On edit - I suppose a few up-rates could be delayed.

On further edit - Up-rates usually don't involve changing fuel load-outs do they? If so, then it wouldn't change the amount of waste being created and thus might not fall under "licenses dependent on waste confidence" - so perhaps they wouldn't be impacted after all.

And yet again - no, I guess that's wrong. Higher-enrichment would probably mean quicker burn-up and thus marginally more waste.

PamW

(1,825 posts)
4. Stare decisis = It has already been decided..
Sat Aug 11, 2012, 12:05 AM
Aug 2012

FBaggins wrote:

..it was just that they couldn't just assume that some storage would eventually arrive and had to do an assessment of the environmental impact of storage.

Actually, that's exactly what the US Supreme Court ruled in Baltimore Gas and Electric v. Natural Resources Defense Council, 462 US 87 (1983) that the NRC could do!! The Supreme Court stated it is up to the Congress and the NRC to decide the safety of spent fuel and when the US will need a repository.

This decision will be very easy for the NRC to have reversed.

The way Congress wrote the laws for regulation of nuclear power plants; namely the Atomic Energy Act of 1954, for the now defunct AEC, and its successor agency the NRC created in by the Energy Reorganization Act of 1974; Congress intended that the Courts can review the procedures used by the NRC, but the Courts can not substitute their judgment for the NRC and its technical staff in matters of policy and technical decisions.

This Congressional mandate has been affirmed by the US Supreme Court in the decisions:

Baltimore Gas and Electric v. Natural Resources Defense Council, 462 US 87 (1983):

http://laws.findlaw.com/us/462/87.html

Vermont Yankee v. Natural Resources Defense Council 435 US 519 (1978):

http://laws.findlaw.com/us/435/519.html

The NRC has concluded that for the purposes of licensing and NEPA environmental impact statements, that the environmental impact of spent fuel and its storage is ZERO, since at some point determined by Congress and the NRC, nuclear waste will be properly disposed of.

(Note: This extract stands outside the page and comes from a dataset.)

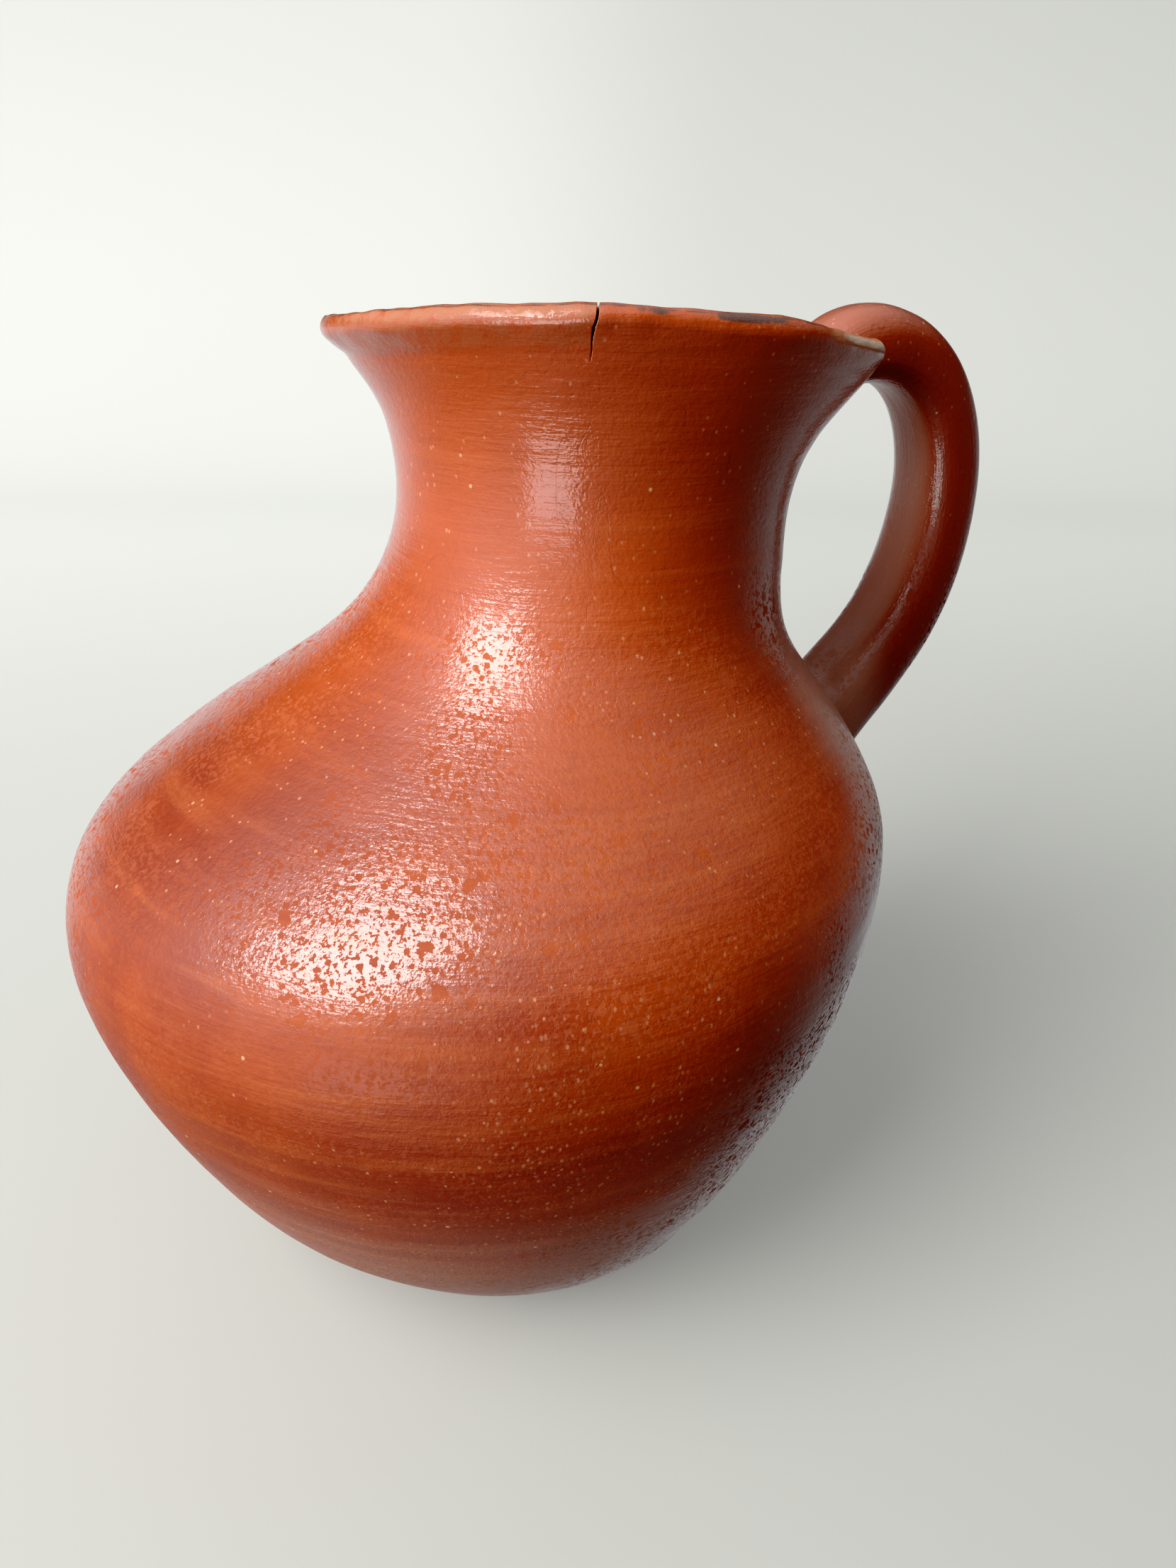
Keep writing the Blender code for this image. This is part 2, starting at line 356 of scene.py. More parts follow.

The US Supreme Court held in Baltimore that determination was well within the powers vested by Congress in the NRC, and the Supreme Court stated unanimously:

It is not the task of this Court to determine what decision it would have reached if it had been the NRC. The Court's only task is to determine whether the NRC had considered the relevant factors and articulated a rational connection between the facts found and the choice made. Under this standard, the zero-release assumption, within the context of Table S-3 as a whole, was not arbitrary or capricious.

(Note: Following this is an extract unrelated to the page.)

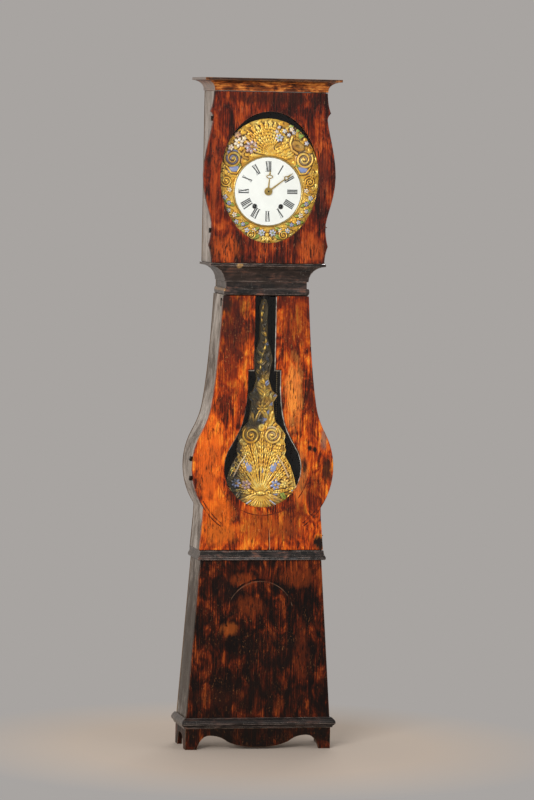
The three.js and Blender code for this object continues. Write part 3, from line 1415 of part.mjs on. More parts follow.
const pendulum = subassembly();
const ROD_DROP = 123;
const LOOP_INNER = 12;
const LOOP_DROP = 45;
const LOOP_RISE = 21;
const LOOP_LOW = HANDS_Z - LOOP_DROP;
const LOOP_HIGH = HANDS_Z + LOOP_RISE;
const PLATE_HALF = 128;
const PLATE_THICK = 3;
const PLATE_PROUD = 9;
const PLATE_BACK = ROD_FRONT - GAP;
const PLATE_DROP = 178;
const PLATE_TOP_CLEAR = 10;
const PLATE_LOW = BELLY_Z - PLATE_DROP;
const PLATE_HIGH = NECK_Z - PLATE_TOP_CLEAR;

// The flat rod, opened into a loop where it passes the hands' studs
function pendulumRod() {
  const back = ROD_FRONT + ROD_THICK;
  const top = COCK_Z - 2 * GAP;
  const strip = box(-ROD_HALF, ROD_HALF, ROD_FRONT, back, BELLY_Z - ROD_DROP, top);
  const outer = LOOP_INNER + ROD_HALF;
  const loop = frontBoard(mirrored(loopLine(outer, ROD_HALF)), ROD_FRONT, back);
  const inner = frontBoard(mirrored(loopLine(LOOP_INNER, 0)), ROD_FRONT - OVERRUN, back + OVERRUN);
  return cut(join(strip, loop), inner);
}

function loopLine(half, wall) {
  const slope = half / 2;
  return [
    point(half - slope, LOOP_LOW - wall), point(half, LOOP_LOW - wall + slope),
    point(half, LOOP_HIGH + wall - slope), point(half - slope, LOOP_HIGH + wall),
  ];
}

// A low rounded mound pressed out of the plate; its shares are of the plate's half width and proud
function boss(side, z, shares) {
  const [x, wide, tall, proud] = shares;
  const mound = new THREE.SphereGeometry(1, 12, 6);
  mound.scale(PLATE_HALF * wide, PLATE_PROUD * proud, PLATE_HALF * tall);
  return toSolid(mound.translate(side * PLATE_HALF * x, PLATE_BACK - PLATE_THICK, z));
}

// The large pressed plate: a sheaf-shaped disc below, scrolls above, and a leafy stem
function pendulumPlate() {
  const height = PLATE_HIGH - PLATE_LOW;
  const shares = [
    [0.35, 0.005], [0.7, 0.03], [0.93, 0.075], [1, 0.13], [0.95, 0.175], [0.83, 0.236], [0.655, 0.287],
    [0.69, 0.308], [0.625, 0.34], [0.665, 0.38], [0.52, 0.415], [0.375, 0.438], [0.33, 0.49],
    [0.31, 0.527], [0.43, 0.558], [0.27, 0.58], [0.17, 0.632], [0.22, 0.68], [0.27, 0.723],
    [0.2, 0.77], [0.11, 0.82], [0.1, 0.9], [0.12, 0.96], [0.05, 0.995],
  ];
  const half = shares.map(([out, up]) => point(PLATE_HALF * out, PLATE_LOW + height * up));
  const back = PLATE_BACK;
  const plate = frontBoard(mirrored(half), back - PLATE_THICK, back);
  const up = (share) => PLATE_LOW + height * share;
  const domeShares = { z: 0.163, mound: [0, 0.55, 0.47, 1] };
  const leafShares = { z: 0.7, mound: [0, 0.14, 0.5, 0.6] };
  const scrollShares = { z: 0.332, mound: [0.47, 0.2, 0.2, 1] };
  const fruitShares = { z: 0.124, mound: [0.66, 0.26, 0.3, 0.75] };
  const bosses = [domeShares, leafShares].map((shares) => boss(1, up(shares.z), shares.mound));
  for (const side of [-1, 1])
    for (const shares of [scrollShares, fruitShares]) bosses.push(boss(side, up(shares.z), shares.mound));
  const behind = box(
    -PLATE_HALF, PLATE_HALF, back - PLATE_THICK / 2, back + BOARD, PLATE_LOW, PLATE_HIGH,
  );
  return join(plate, cut(join(...bosses), behind));
}

piece(pendulum, "pendulum_rod", pendulumRod(), IRON);
piece(pendulum, "pendulum_plate", pendulumPlate(), PRESSED_BRASS);

// Weights and their lines

const lines = subassembly();
const WEIGHT_RADIUS = 42;
const WEIGHT_HEIGHT = 200;
const WEIGHT_LOW = 150;
const WEIGHT_STEM = 4;
const WEIGHT_EDGE = 3;
const WEIGHT_CAP = 8.4;
const RING_RADIUS = 8;
const RING_WIRE = 2.2;

// A turned iron cylinder with a stem and the ring that its line is tied to
function weight() {
  const ringSeat = WEIGHT_HEIGHT + WEIGHT_CAP;
  const edge = WEIGHT_EDGE;
  const body = turned([
    [0, 0], [WEIGHT_RADIUS - edge, 0], [WEIGHT_RADIUS, edge], [WEIGHT_RADIUS, WEIGHT_HEIGHT - edge],
    [WEIGHT_RADIUS - edge, WEIGHT_HEIGHT], [WEIGHT_STEM * 3, WEIGHT_HEIGHT + WEIGHT_CAP / 2],
    [WEIGHT_STEM, ringSeat], [0, ringSeat],
  ], 2 * ROD_SIDES);
  const ring = new THREE.TorusGeometry(RING_RADIUS, RING_WIRE, 5, 10);
  return join(body, toSolid(ring.rotateX(Math.PI / 2).translate(0, 0, ringSeat + RING_RADIUS)));
}

const LINE_LOW = WEIGHT_LOW + WEIGHT_HEIGHT + WEIGHT_CAP + 2 * RING_RADIUS + RING_WIRE + GAP;

// A line from its weight's ring up to the level of the drum's axis
function weightLine() {
  const path = new THREE.LineCurve3(new THREE.Vector3(0, 0, LINE_LOW), new THREE.Vector3(0, 0, GREAT_Z));
  const section = new THREE.Shape(circle(LINE_RADIUS, 0, 0, 8));
  return toSolid(new THREE.ExtrudeGeometry(section, { steps: 8, bevelEnabled: false, extrudePath: path }));
}

for (const [train, side] of [["going", 1], ["strike", -1]]) {
  const hung = piece(lines, `${train}_weight`, weight(), CAST_IRON);
  hung.position.set(side * LINE_X, LINE_Y, WEIGHT_LOW);
  piece(lines, `${train}_rope`, weightLine(), HEMP).position.set(side * LINE_X, LINE_Y, 0);
}

// Bell and hammer

const striking = subassembly();

function bell() {
  const shares = [[1, 0], [0.96, 0.14], [0.86, 0.38], [0.68, 0.67], [0.44, 0.87], [0.2, 0.98]];
  const wall = BELL_WALL;
  const skin = shares.map(([out, up]) => [BELL_RADIUS * out, BELL_HEIGHT * up]);
  const lining = shares.map(([out, up]) => [BELL_RADIUS * out - wall, (BELL_HEIGHT - wall) * up]);
  const bore = POST_RADIUS + ARBOR_CLEAR;
  const profile = [
    ...skin, [bore, BELL_HEIGHT], [bore, BELL_HEIGHT - wall], ...lining.reverse(),
  ];
  return turned([...profile, profile[0]], 2 * ROD_SIDES);
}

const HAMMER_HEAD_RADIUS = 5;
const HAMMER_HEAD = 37;
const HAMMER_ARM = 24;

function hammer() {
  const half = HAMMER_HEAD_RADIUS / 2;
  const tail = HAMMER_HEAD_RADIUS;
  return join(
    rodY(ARBOR_RADIUS, GAP - HAMMER_SPREAD, HAMMER_SPREAD - GAP),
    box(-half, half, -half, half, 0, HAMMER_ARM),
    rodX(HAMMER_HEAD_RADIUS, -tail, HAMMER_HEAD - tail, 0, HAMMER_ARM),
  );
}

piece(striking, "bell", bell(), WHEEL_BRASS).position.set(0, BELL_Y, BELL_Z);
piece(striking, "hammer", hammer(), STEEL).position.set(HAMMER_X, BELL_Y, HAMMER_Z);

export default clock;
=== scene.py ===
"""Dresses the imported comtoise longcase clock: waxed pine, pressed and tinted brass, enamel and iron.

Blender works in metres; the sizes of the clock's own pieces are written in millimetres and scaled by MM."""
import math
import json

import bmesh
import bpy
import numpy as np
from mathutils import Matrix, Vector

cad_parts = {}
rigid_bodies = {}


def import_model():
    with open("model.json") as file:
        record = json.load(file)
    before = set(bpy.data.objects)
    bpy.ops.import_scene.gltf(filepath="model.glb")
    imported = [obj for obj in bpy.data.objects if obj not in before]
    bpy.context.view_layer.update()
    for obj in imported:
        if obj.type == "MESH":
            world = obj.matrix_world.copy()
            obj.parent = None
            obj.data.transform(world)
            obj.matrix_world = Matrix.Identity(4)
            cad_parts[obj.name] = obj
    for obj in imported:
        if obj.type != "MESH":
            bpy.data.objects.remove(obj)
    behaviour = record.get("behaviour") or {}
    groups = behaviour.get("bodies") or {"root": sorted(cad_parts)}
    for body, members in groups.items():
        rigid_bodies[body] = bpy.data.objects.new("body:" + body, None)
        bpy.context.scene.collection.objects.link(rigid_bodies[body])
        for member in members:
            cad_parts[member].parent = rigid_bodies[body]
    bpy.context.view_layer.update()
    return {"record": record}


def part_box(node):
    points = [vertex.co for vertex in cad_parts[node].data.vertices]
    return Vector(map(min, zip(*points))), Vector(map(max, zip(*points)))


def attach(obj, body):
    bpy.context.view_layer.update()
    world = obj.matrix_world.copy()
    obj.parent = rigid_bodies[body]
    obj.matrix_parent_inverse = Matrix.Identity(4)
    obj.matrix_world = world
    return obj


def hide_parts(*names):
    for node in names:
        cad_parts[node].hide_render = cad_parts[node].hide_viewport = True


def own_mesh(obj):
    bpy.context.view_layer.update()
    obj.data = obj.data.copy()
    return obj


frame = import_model()
MM = 0.001


def box_mm(node):
    """Lowest and highest corner of a node, in millimetres"""
    low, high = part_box(node)
    return np.array(low) / MM, np.array(high) / MM


# Camera, lamps, floor and backdrop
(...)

In Vermont Yankee, also decided without dissent, the US Supreme Court chided the lower Court:

2. The Court of Appeals in these cases has seriously misread or misapplied such statutory and decisional law cautioning reviewing courts against engrafting their own notions of proper procedures upon agencies entrusted with substantive functions by Congress, and moreover as to the Court of Appeals' decision with respect to agency action taken after full adjudicatory hearings, it improperly intruded into the agency's decision-making process.

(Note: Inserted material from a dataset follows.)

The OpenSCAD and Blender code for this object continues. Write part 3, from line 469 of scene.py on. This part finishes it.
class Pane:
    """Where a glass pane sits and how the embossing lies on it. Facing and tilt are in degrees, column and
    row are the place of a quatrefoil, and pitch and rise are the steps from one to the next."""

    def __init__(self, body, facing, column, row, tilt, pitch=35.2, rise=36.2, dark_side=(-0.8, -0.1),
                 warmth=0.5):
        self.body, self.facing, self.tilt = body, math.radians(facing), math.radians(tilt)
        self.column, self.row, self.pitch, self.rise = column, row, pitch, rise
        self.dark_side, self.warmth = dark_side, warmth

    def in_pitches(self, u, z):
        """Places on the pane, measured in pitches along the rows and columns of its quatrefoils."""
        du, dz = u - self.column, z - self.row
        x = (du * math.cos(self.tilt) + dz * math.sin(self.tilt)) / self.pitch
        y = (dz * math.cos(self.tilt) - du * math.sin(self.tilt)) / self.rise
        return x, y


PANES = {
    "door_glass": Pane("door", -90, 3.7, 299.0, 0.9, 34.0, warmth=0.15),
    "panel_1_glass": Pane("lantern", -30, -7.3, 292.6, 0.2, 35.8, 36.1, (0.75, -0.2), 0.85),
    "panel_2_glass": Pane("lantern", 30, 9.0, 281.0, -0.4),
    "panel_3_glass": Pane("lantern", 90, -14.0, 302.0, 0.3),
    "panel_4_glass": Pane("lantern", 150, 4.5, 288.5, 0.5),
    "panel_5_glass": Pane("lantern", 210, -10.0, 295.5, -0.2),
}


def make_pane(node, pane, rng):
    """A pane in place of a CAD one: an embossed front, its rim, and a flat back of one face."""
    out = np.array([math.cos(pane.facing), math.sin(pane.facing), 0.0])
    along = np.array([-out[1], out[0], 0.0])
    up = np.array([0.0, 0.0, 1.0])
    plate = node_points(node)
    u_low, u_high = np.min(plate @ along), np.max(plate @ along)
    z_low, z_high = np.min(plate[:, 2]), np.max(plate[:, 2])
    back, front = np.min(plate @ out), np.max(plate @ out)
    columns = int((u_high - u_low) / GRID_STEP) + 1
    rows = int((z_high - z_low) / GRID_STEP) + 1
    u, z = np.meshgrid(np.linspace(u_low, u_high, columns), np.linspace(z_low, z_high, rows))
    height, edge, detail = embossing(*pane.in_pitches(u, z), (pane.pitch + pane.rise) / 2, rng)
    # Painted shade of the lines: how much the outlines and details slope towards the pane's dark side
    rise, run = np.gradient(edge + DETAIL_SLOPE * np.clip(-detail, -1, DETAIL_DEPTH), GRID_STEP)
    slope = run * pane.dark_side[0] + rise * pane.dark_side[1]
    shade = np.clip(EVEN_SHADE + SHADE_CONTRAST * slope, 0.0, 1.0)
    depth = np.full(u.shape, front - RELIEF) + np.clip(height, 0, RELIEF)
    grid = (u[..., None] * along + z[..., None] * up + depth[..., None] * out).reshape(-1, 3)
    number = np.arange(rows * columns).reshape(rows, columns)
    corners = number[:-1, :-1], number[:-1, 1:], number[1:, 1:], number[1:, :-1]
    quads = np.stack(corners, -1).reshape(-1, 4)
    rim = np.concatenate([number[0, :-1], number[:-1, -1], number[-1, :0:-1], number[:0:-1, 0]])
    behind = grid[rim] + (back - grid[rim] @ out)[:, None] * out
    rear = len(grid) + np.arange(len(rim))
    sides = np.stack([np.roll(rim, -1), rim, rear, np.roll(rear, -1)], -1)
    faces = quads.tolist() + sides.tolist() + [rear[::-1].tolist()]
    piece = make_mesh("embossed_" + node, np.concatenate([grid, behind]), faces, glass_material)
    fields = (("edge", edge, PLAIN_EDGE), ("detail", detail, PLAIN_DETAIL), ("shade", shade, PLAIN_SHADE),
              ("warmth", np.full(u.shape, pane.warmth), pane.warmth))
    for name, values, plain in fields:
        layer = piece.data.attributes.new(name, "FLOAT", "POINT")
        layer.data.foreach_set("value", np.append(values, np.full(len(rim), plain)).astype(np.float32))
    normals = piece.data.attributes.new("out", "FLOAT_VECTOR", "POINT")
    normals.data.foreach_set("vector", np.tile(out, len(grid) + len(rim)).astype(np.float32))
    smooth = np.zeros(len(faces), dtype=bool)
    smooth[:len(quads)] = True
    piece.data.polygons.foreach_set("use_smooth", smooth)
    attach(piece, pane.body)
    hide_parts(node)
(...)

The Supreme Court stated that when Congress has authorized the creation of a specialized regulatory agency in order to regulate a highly technical activity such as nuclear power or aviation; then the Courts are not to substitute their judgment for that of the agency and/or its technical staff.

The DC Court has done just that. It didn't limit itself to a review of the NRC's procedures. The DC Court substituted its judgment for that of the NRC on a highly technical matter - something both Congress and the US Supreme Court have forbidden the lower courts to do. Other Courts have previously disobeyed the US Supreme Court's mandate and their decisions have been swiftly reversed.

A bit of commentary on the matter from the Harvard Environmental Law Review:

http://heinonline.org/HOL/LandingPage?collection=journals&handle=hein.jo...

The Baltimore Gas decision is significant since Justice O'Connor, writing for a unanimous Court, seized the opportunity to caution lower federal courts from becoming overly involved in the technical determinations of expert agencies.

This is a clear case of "stare decisis" which means that "it has already been decided". The problem is that lower court didn't heed the decision. In such cases, that lower court decision is easily reversed and remanded.

It's telling that the NRC told its staff to keep working on the cases while the NRC follows the lower court's ruling for the time being. However, in just a few weeks, the NRC lawyers will be in front of a US Supreme Court Justice and having this decision summarily reversed and overturned.